In all this utility, however, we have neglected our responsibilities of
resource stewardship, and we have lost the river itself. We seem to have
forgotten the value that a healthy, functioning river can provide as a public
resource. Just as forestry has evolved to manage logging, wildlife habitat and
recreation simultaneously, we must also learn to manage our rivers for their
many beneficial uses. The San
Joaquin River has been diverted and re-arranged primarily to meet agricultural
irrigation needs. The plentiful water from the San Joaquin watershed winds its
way down the Sierra and finishes its course just below Fresno at Gravelly Ford,
where the river runs dry in all but the wettest years. In the early 1900s, you
could find Fresno mayors arguing for "permanent navigation," as diversion dams
increasingly impeded access of riverboats traveling from the San Francisco Bay
to the trading ports near Fresno.
Prosperity project
In 1933, the California Legislature narrowly approved
the Central Valley Project "despite the unfortunate shortsighted and bitter
antagonism of interests and persons who have not hesitated to distort the facts
regarding this great 'prosperity project,' " as Gov. James Rolph described the
battle. With California unable to raise the money to finance the project during
the Great Depression, the federal government took over in 1935, and two years
later, construction began. At
mid-century, the completion of Friant Dam marked the end of much of the
downstream river habitat, including a vibrant annual run of an estimated 100,000
Chinook salmon. As water stopped flowing to the San Joaquin, it didn't take long
for downstream users to realize that Friant Dam had failed to produce the water
and electricity promised by the federal government.

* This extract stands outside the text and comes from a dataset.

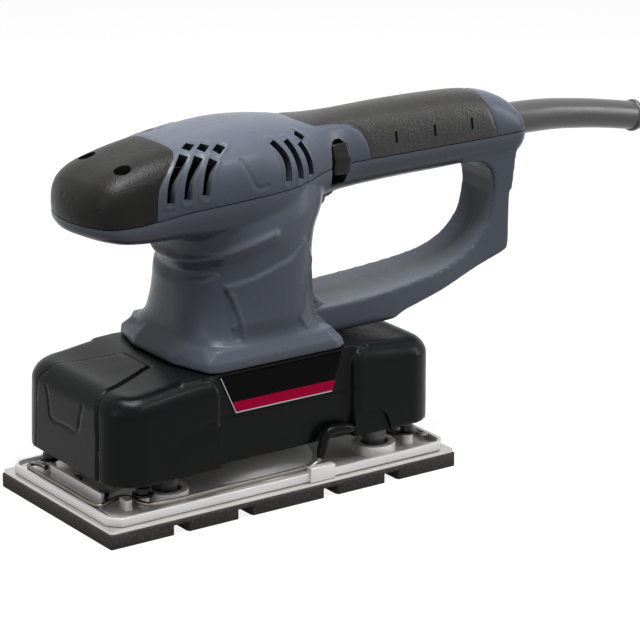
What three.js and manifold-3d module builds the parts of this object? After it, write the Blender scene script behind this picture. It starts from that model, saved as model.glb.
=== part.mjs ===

Today the focus is on improving water delivery,
restoring the San Joaquin River habitat and solving the problems of a dying
Sacramento-San Joaquin Delta ecosystem.
Muddy management
The management of the San Joaquin River as a public
resource is muddy, to say the least. Currently the river is managed by no less
than 10 different federal and state agencies, each with a different mission and
often holding competing interests. Furthermore, the lack of an integrated local
or regional management plan for the river has kept local citizens and
politicians divided, and kept the fate of the river largely out of our hands.
In 2006, a tenuous legal settlement ended an 18-year
lawsuit between environmental groups, water users and government agencies
operating Friant Dam. This marked the beginning of a restoration effort that may
revive the once-mighty San Joaquin. The broad support of the agreement shows an
unprecedented effort by Valley stakeholders, agencies and legislators to come
together in the reworking of a struggling water management system.
Creative ideas
Talk of how to best achieve restoration is just
beginning, and already some creative ideas have emerged as to how we might come
together as a region to solve our current water problems. This could create new
opportunities for improved habitat and fisheries, increased recreation, improved
water deliveries, increased capacity from existing storage, additional
groundwater storage on the Valley floor and maybe even a restored Tulare Lake.
On June 13, I attended a meeting with Gov. Arnold
Schwarzenegger and a handful of environmental and river interest groups to
discuss water needs for California. The governor promoted his Strategic Action
Plan, which would provide new surface storage options for California. The river
groups promoted increased water conservation and alternate solutions to better
manage a water system that provides for the diverse needs of California and its
people. A new dialogue is a good first step.
Unproven solution
I support the governor's new Delta Vision task force
and involvement in the San Joaquin River Restoration Program. However, a
proposal to spend state funds on a dam above Millerton Lake at Temperance Flat
is premature, as the federal site feasibility study and environmental documents
will not be completed until mid-2009. We cannot afford to spend billions of
dollars now on an unproven solution that would take well over a decade to
complete. We have the tools today to meet the same water management goals much
earlier and at a fraction of the cost.
A unified vision of water management from the San
Joaquin Valley has been the missing link during the past century of California
water planning. I am encouraged to see that conservation, restoration and
cooperation may play an increased role in solving California's water problems.
Let's once again become stewards of the San Joaquin River and help rebuild the
natural and cultural heritage that has been lost.